◆ **Directions**
Copy exactly the lines from the start of the data below through the one that carries "the cuff seam.", and only those.

◆ **Dataset content**
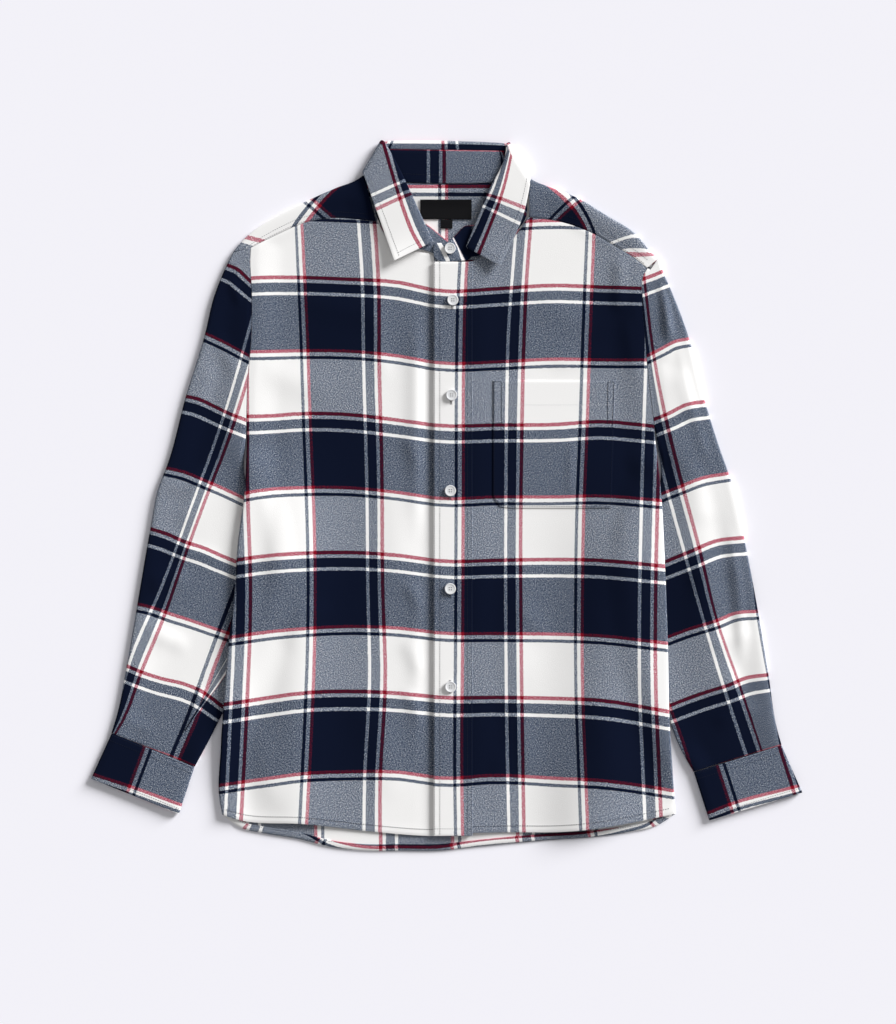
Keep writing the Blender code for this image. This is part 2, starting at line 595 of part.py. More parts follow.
def sleeve(side):
    """Sleeve: a flattened tube from the armhole to the cuff seam.

    Its first ring runs up the armhole over the front, round the shoulder's tip and down the
    armhole over the back. Each later ring runs from the inner edge to the outer edge and back.
    """
    sign = SIGN[side]
    tip = np.array(SHOULDER[side][-1])
    armpit = np.array(ARMHOLE[side][-1])
    corners = np.array(YOKE_FRONT[side][0]), np.array((x_at(armhole_line[side], YOKE_SEAM_Y),
                                                       YOKE_SEAM_Y))
    cuff_in = np.array(SLEEVE_INNER[side][-1])
    axis = unit(np.array(CUFF_END[side][0]) - cuff_in)
    inner_places = ABOVE_ARMPIT[:4]
    count = len(inner_places) + len(ACROSS) + len(EDGE_ARC)
    ring = 2 * count - 2
    grid = np.zeros((len(SLEEVE_STEPS), ring + 1, 3))
    for i, t in enumerate(SLEEVE_STEPS):
        inner = along(inner_line[side], t)
        outer = along(outer_line[side], t)
        square_in = across_line(inner_line[side], t) * sign
        square_out = across_line(outer_line[side], t) * -sign
        spread = smooth(t / SPREAD_END)
        r_in = FOLD + (TUCK_FOLD - FOLD) * (smooth(t / TUCK_START)
                                            - smooth((t - TUCK_END[0]) / TUCK_END[1]))
        width = np.linalg.norm(outer - inner)
        bulge = smooth(t / BULGE_END[0]) * (1 - smooth((t - BULGE_END[0]) / BULGE_END[1]))
        bulge *= sign * SLEEVE_BULGE
        for layer, up in enumerate((1, -1)):
            levels = ABOVE_ARMPIT[4:] if layer == 0 else ABOVE_ARMPIT[4:7] + [UNDER_LEVEL]
            for j in range(count):
                if j < len(inner_places):
                    rise = inner_places[j]
                    y0 = ARMPIT_Y[side] + rise
                    start = np.array((x_at(armhole_line[side], y0), y0))
                    turn = math.radians(INNER_TURNS[j])
                    tight = inner + square_in * (CLOTH / 2 + SEAM + r_in * (1 - math.cos(turn)))
                    x, y = (start + inner - armpit) * (1 - spread) + tight * spread
                    k = max(float(curl(y0, side)), 0.02)
                    drop = FOLD * (1 - math.cos(math.pi / 2 * k)) / k
                    seam = FLOOR_LAYER + FOLD + up * max(FOLD - drop, 0) * (j > 0)
                    z = seam + (FLOOR_LAYER + r_in + up * r_in * math.sin(turn) - seam) * spread
                elif j < len(inner_places) + len(ACROSS):
                    k = j - len(inner_places)
                    f = ACROSS[k]
                    if k < len(levels):
                        y0 = ARMPIT_Y[side] + levels[k]
                        start = np.array((x_at(armhole_line[side], y0), y0))
                    else:
                        start = corners[layer]
                    straight = armpit + (tip - armpit) * f
                    x, y = inner + (outer - inner) * f + (start - straight) * (
                        1 - smooth(t / ARMHOLE_END))
                    x += bulge * (1 - f)
                    z = FLOOR_LAYER
                    if layer == 0:
                        rest = max(FRONT_REST + float(ridges(x, y, SLEEVE_FOLDS[side])), LOWEST_TOP)
                        full_in = 1 - smooth((f * width - r_in - 1) / TUCK_REACH)
                        full_out = 1 - smooth(((1 - f) * width - FOLD - 1) / EDGE_REACH)
                        z_in, z_out = FLOOR_LAYER + 2 * r_in, FLOOR_LAYER + 2 * FOLD
                        z = rest + (z_in - rest) * full_in
                        z = z + (z_out - z) * full_out
                        z = z_out + (z - z_out) * smooth(t / HEAD_END)
                else:
                    turn = EDGE_ARC[::-1][j - len(inner_places) - len(ACROSS)]
                    to_seam = unit(corners[layer] - tip)
                    inward = unit(to_seam + (square_out - to_seam) * smooth(t / BULGE_END[0]))
                    x, y = outer + inward * (CLOTH / 2 + FOLD * (1 - math.cos(turn)))
                    z = FLOOR_LAYER + FOLD + up * FOLD * math.sin(turn)
                if i == 0:
                    toward_cuff = np.array((sign, 0.0))
                    if j >= count - len(EDGE_ARC) - 1:
                        toward_cuff = unit((sign * HEAD_SEAM[0], HEAD_SEAM[1]))
                    x, y = np.array((x, y)) + toward_cuff * SEAM
                if i == len(SLEEVE_STEPS) - 1:
                    x, y = np.array((x, y)) - axis * SEAM
                if layer == 0:
                    grid[i, j] = x, y, z
                elif 0 < j < count - 1:
                    grid[i, ring - j] = x, y, z
        grid[i, ring] = grid[i, 0]
    return grid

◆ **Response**
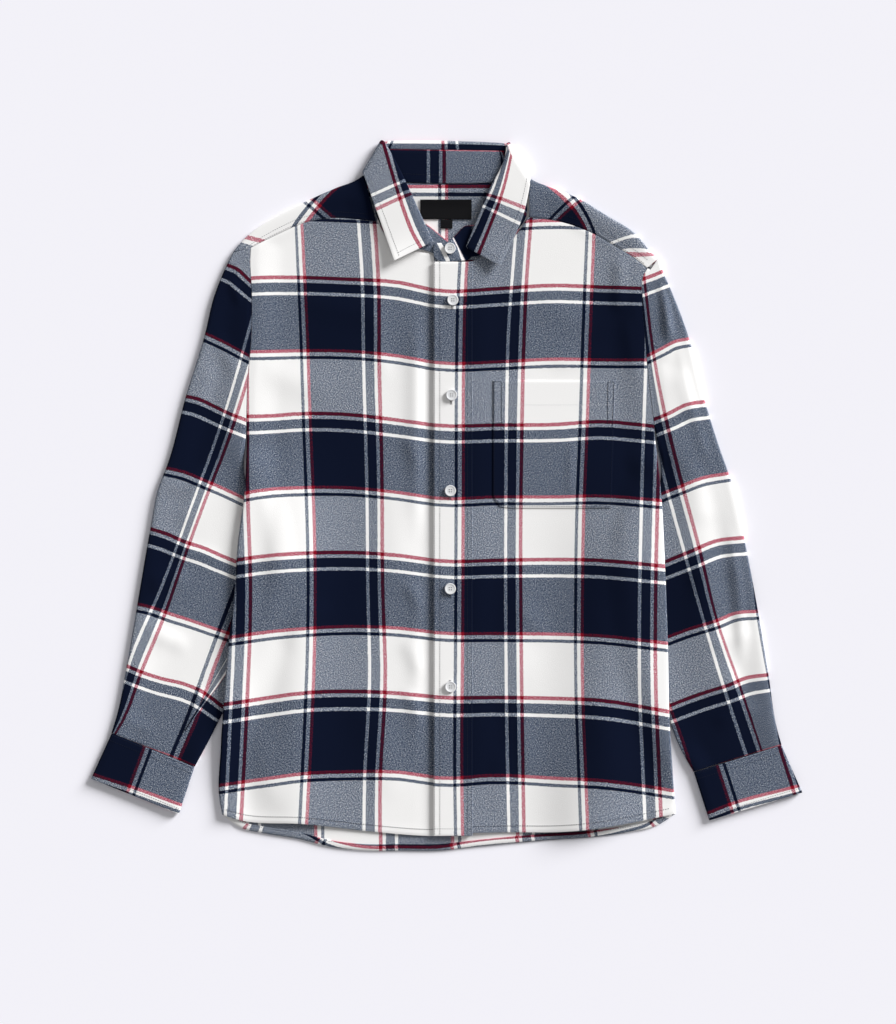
Keep writing the Blender code for this image. This is part 2, starting at line 595 of part.py. More parts follow.
def sleeve(side):
    """Sleeve: a flattened tube from the armhole to the cuff seam.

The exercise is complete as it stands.